▶ Records shown:
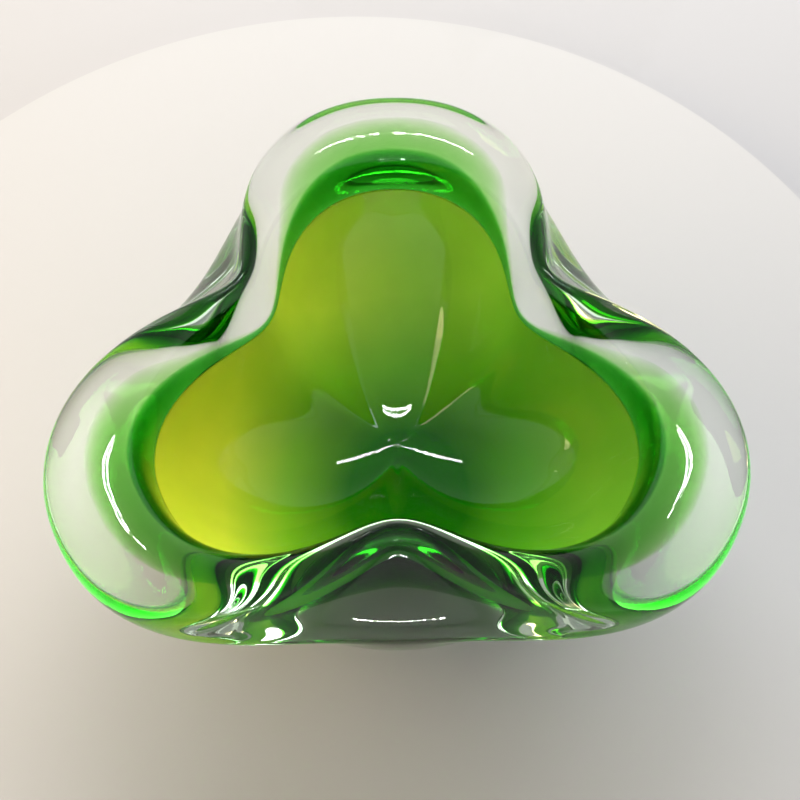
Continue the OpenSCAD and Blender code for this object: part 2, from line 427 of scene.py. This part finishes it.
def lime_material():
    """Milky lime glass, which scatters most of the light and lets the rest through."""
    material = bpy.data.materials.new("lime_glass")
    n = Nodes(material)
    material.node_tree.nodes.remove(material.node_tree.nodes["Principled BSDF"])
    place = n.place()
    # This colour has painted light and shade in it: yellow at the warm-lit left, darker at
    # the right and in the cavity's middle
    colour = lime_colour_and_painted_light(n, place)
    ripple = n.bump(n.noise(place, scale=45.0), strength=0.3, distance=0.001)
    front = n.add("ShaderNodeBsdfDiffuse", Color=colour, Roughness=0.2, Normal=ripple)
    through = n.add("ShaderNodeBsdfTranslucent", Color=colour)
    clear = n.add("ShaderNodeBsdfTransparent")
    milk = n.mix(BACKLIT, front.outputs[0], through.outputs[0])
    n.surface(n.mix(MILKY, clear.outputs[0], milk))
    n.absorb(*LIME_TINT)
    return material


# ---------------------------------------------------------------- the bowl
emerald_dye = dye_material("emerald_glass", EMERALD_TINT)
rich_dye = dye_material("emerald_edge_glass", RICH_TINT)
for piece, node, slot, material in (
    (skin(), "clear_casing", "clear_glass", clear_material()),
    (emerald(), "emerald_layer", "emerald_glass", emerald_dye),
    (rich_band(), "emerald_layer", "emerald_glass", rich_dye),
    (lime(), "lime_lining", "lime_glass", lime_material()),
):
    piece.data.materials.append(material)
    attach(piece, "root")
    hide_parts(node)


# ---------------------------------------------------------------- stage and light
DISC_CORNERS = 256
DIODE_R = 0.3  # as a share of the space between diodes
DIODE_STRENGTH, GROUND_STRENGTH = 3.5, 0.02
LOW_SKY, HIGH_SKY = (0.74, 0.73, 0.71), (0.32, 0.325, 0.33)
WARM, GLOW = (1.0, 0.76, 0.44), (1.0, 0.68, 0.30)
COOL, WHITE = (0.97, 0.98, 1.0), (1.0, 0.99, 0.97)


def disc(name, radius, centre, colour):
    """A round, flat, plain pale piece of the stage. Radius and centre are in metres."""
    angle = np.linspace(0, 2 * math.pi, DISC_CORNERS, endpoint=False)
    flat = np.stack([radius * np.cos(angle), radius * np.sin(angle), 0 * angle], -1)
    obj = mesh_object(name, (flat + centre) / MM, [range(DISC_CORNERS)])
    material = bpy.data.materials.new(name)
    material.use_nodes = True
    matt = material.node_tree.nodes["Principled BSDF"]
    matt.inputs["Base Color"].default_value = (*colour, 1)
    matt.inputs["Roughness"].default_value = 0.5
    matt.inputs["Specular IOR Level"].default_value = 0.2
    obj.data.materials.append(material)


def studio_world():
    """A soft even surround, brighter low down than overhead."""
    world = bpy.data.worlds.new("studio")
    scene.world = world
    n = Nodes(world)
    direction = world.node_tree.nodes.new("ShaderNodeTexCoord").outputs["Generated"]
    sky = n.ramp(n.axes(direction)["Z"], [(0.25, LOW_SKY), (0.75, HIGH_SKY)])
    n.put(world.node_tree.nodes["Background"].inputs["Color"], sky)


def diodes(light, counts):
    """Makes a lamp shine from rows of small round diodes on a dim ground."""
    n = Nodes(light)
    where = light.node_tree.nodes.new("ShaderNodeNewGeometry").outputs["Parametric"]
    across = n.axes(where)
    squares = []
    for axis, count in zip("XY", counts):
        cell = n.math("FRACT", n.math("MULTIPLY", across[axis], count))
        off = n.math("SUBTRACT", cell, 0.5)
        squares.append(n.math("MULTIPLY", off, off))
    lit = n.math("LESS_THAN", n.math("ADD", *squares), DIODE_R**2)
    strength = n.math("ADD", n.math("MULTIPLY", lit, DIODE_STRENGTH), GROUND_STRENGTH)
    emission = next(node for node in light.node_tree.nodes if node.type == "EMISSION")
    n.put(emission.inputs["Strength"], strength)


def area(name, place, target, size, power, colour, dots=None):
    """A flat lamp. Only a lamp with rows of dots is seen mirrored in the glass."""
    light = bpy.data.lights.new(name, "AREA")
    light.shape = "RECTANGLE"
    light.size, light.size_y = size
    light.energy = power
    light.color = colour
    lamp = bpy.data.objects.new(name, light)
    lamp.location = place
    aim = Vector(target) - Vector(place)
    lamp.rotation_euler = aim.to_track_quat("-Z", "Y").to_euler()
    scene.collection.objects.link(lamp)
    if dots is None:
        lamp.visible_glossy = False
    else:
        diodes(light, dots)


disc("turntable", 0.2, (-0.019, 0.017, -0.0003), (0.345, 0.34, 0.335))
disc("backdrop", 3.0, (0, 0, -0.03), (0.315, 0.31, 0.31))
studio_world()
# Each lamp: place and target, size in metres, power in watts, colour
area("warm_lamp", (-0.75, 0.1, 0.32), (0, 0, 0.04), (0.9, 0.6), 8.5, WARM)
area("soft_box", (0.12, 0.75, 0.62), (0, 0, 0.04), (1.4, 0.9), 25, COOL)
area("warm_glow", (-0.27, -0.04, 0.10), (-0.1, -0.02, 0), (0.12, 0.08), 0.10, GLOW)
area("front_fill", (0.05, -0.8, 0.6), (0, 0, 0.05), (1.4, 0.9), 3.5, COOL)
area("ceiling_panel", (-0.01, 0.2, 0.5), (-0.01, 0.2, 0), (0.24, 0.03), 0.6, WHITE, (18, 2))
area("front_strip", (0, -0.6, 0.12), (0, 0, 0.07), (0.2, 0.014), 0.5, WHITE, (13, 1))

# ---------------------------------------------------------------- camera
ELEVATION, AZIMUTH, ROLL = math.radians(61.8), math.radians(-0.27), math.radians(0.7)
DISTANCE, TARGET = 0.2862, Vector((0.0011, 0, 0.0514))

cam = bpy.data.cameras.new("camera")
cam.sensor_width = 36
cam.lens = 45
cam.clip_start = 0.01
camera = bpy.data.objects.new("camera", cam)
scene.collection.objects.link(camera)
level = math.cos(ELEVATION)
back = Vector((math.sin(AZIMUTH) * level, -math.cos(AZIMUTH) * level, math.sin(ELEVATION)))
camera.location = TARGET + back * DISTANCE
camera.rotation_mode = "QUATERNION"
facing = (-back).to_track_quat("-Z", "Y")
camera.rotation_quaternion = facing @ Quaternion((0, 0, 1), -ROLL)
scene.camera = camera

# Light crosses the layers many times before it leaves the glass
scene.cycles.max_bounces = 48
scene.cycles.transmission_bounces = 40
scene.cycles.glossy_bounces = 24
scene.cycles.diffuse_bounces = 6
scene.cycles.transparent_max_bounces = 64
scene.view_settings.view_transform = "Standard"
--
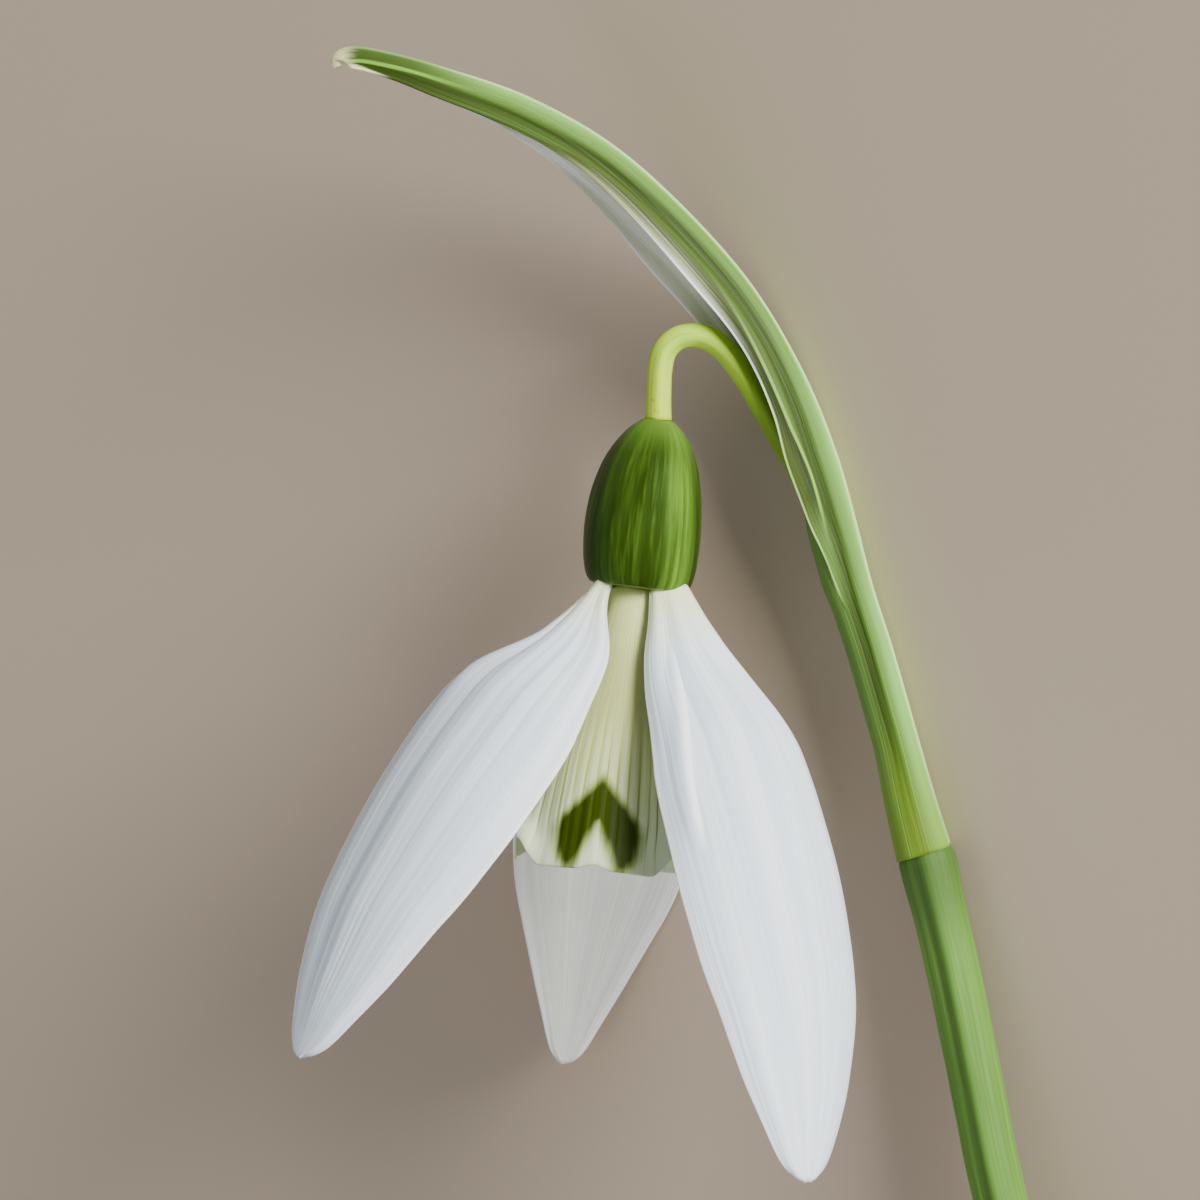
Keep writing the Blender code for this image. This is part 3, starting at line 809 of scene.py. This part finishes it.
* * *
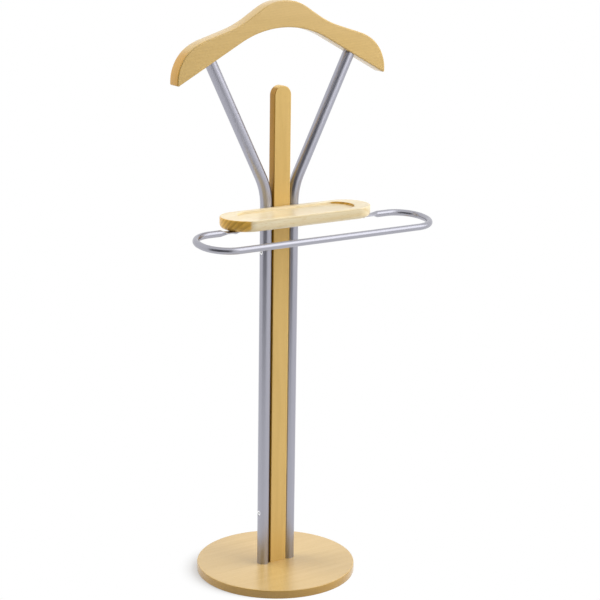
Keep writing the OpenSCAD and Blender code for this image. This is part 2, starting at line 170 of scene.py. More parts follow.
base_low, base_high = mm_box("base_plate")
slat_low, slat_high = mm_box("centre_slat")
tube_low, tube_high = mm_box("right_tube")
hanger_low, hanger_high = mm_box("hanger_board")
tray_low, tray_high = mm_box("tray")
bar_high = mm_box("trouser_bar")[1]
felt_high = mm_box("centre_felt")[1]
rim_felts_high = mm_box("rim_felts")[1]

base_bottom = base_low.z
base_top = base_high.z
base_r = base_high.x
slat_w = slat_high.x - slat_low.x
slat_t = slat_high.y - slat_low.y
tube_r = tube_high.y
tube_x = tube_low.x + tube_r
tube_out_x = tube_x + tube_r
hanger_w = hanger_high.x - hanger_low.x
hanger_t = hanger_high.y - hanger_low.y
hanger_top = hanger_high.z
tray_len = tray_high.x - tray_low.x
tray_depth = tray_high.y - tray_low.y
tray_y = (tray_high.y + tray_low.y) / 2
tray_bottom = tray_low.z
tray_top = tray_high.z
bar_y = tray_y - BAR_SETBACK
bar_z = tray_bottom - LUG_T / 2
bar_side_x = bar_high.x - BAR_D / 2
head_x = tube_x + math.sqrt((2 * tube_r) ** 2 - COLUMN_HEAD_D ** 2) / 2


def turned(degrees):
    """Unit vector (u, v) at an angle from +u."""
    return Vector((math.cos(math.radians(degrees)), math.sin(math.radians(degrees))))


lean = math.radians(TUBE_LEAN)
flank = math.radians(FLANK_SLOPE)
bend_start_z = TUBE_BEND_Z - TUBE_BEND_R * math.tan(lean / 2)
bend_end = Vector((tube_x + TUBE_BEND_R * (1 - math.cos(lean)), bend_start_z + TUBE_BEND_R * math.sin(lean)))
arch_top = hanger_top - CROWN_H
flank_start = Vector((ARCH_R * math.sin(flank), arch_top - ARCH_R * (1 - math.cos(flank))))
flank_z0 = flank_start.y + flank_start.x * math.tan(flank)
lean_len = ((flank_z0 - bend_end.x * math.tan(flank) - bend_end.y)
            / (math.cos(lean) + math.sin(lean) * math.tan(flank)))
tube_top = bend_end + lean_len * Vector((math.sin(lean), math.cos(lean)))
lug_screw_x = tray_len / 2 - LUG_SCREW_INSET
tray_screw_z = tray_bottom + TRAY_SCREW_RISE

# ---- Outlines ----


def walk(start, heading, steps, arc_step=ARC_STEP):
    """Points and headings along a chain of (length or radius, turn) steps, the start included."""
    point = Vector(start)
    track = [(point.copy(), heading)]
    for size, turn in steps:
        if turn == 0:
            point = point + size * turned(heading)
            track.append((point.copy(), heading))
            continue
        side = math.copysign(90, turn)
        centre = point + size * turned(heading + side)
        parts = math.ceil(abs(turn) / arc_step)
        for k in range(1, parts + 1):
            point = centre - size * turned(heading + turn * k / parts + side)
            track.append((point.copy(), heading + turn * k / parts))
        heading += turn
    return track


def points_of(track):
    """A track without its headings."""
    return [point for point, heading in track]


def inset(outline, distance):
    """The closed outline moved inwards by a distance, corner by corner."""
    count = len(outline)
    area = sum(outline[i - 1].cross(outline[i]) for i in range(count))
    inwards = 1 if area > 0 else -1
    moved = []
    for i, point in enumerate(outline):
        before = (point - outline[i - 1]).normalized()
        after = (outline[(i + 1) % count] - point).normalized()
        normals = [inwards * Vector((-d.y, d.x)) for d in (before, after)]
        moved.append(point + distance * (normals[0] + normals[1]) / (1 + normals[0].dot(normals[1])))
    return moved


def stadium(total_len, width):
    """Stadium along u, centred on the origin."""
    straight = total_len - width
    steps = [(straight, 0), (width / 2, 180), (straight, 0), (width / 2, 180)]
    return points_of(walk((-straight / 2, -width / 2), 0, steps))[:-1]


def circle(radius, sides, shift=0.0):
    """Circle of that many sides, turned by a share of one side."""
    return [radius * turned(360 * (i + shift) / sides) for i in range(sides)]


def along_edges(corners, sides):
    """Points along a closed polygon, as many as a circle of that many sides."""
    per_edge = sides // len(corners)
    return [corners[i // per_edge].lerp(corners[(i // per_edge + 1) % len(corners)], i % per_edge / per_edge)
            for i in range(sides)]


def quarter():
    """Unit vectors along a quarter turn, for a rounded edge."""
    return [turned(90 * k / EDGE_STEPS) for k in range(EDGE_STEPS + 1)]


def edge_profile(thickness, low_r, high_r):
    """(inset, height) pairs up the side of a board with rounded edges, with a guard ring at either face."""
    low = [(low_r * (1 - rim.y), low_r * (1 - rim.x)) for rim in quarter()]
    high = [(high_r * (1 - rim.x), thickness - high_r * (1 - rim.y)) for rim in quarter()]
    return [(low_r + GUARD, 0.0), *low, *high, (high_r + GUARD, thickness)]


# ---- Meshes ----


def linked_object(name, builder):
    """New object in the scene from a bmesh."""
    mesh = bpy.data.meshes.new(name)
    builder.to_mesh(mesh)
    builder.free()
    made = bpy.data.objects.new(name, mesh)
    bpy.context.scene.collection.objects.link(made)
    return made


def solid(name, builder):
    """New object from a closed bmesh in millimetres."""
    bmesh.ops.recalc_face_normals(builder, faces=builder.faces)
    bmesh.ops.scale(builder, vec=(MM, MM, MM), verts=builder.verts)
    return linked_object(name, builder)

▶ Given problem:
Transcribe, exactly and exclusively, the run of lines that opens with the line bearing "Continue the OpenSCAD" and closes with the line bearing "COOL, WHITE = (0.97, 0.98, 1.0), (1.0, 0.99, 0.97)".

▶ Output:
Continue the OpenSCAD and Blender code for this object: part 2, from line 427 of scene.py. This part finishes it.
def lime_material():
    """Milky lime glass, which scatters most of the light and lets the rest through."""
    material = bpy.data.materials.new("lime_glass")
    n = Nodes(material)
    material.node_tree.nodes.remove(material.node_tree.nodes["Principled BSDF"])
    place = n.place()
    # This colour has painted light and shade in it: yellow at the warm-lit left, darker at
    # the right and in the cavity's middle
    colour = lime_colour_and_painted_light(n, place)
    ripple = n.bump(n.noise(place, scale=45.0), strength=0.3, distance=0.001)
    front = n.add("ShaderNodeBsdfDiffuse", Color=colour, Roughness=0.2, Normal=ripple)
    through = n.add("ShaderNodeBsdfTranslucent", Color=colour)
    clear = n.add("ShaderNodeBsdfTransparent")
    milk = n.mix(BACKLIT, front.outputs[0], through.outputs[0])
    n.surface(n.mix(MILKY, clear.outputs[0], milk))
    n.absorb(*LIME_TINT)
    return material


# ---------------------------------------------------------------- the bowl
emerald_dye = dye_material("emerald_glass", EMERALD_TINT)
rich_dye = dye_material("emerald_edge_glass", RICH_TINT)
for piece, node, slot, material in (
    (skin(), "clear_casing", "clear_glass", clear_material()),
    (emerald(), "emerald_layer", "emerald_glass", emerald_dye),
    (rich_band(), "emerald_layer", "emerald_glass", rich_dye),
    (lime(), "lime_lining", "lime_glass", lime_material()),
):
    piece.data.materials.append(material)
    attach(piece, "root")
    hide_parts(node)


# ---------------------------------------------------------------- stage and light
DISC_CORNERS = 256
DIODE_R = 0.3  # as a share of the space between diodes
DIODE_STRENGTH, GROUND_STRENGTH = 3.5, 0.02
LOW_SKY, HIGH_SKY = (0.74, 0.73, 0.71), (0.32, 0.325, 0.33)
WARM, GLOW = (1.0, 0.76, 0.44), (1.0, 0.68, 0.30)
COOL, WHITE = (0.97, 0.98, 1.0), (1.0, 0.99, 0.97)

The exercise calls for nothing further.